Two equations $x^2+px-q=0$ and $x^2+px+q=0$ have integer roots, where $p$ and $q$ are real numbers. Prove that for some integers $a$ and $b$, $p^2 = a^2 + b^2$. In other words, have $\{a,b,p\}$ be a Pythagorean triple.
I used the quadratic equation and found that $p^2-4q$ and $p^2+4q$ are both perfect squares, and thus $2p^2 = m^2+k^2$, but I'm stuck and not sure how to continue.
We observe that,
$$ \begin{align}&\begin{cases}p^2+4q=m^2,\thinspace m\in\mathbb Z_{>0}\\ p^2-4q=n^2,\thinspace n\in\mathbb Z_{>0}\end{cases}\\\\ \implies &2p^2=m^2+n^2,\thinspace {\color{#c00}{p\in\mathbb Z_{>0}}}\tag {*}\end{align} $$
This implies that, $m$ and $n$ have the same parities.

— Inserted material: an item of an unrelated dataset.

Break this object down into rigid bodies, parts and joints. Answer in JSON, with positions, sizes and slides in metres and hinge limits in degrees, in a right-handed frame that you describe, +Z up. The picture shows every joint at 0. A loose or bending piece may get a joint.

This means, there exist $(a,b)\in\mathbb Z^2$ such that,
$$ \begin{align}&\begin{cases}m=a+b\\ n=a-b\end{cases}\implies \begin{cases}a=\frac {m+n}{2}\\ b=\frac {m-n}{2}\end{cases}\end{align} $$
holds .
This leads to :
$$ \begin{align}&2p^2=2(a^2+b^2)\\ \implies &p^2=a^2+b^2\end{align} $$
where $a=\frac {m+n}{2}$ and $b=\frac {|m-n|}{2}\thinspace .$
${(^*)}\thinspace\thinspace$We assume that $\thinspace p\in\mathbb Z^{+}$, since $(a,b,p)$ is a Pythagorean triple .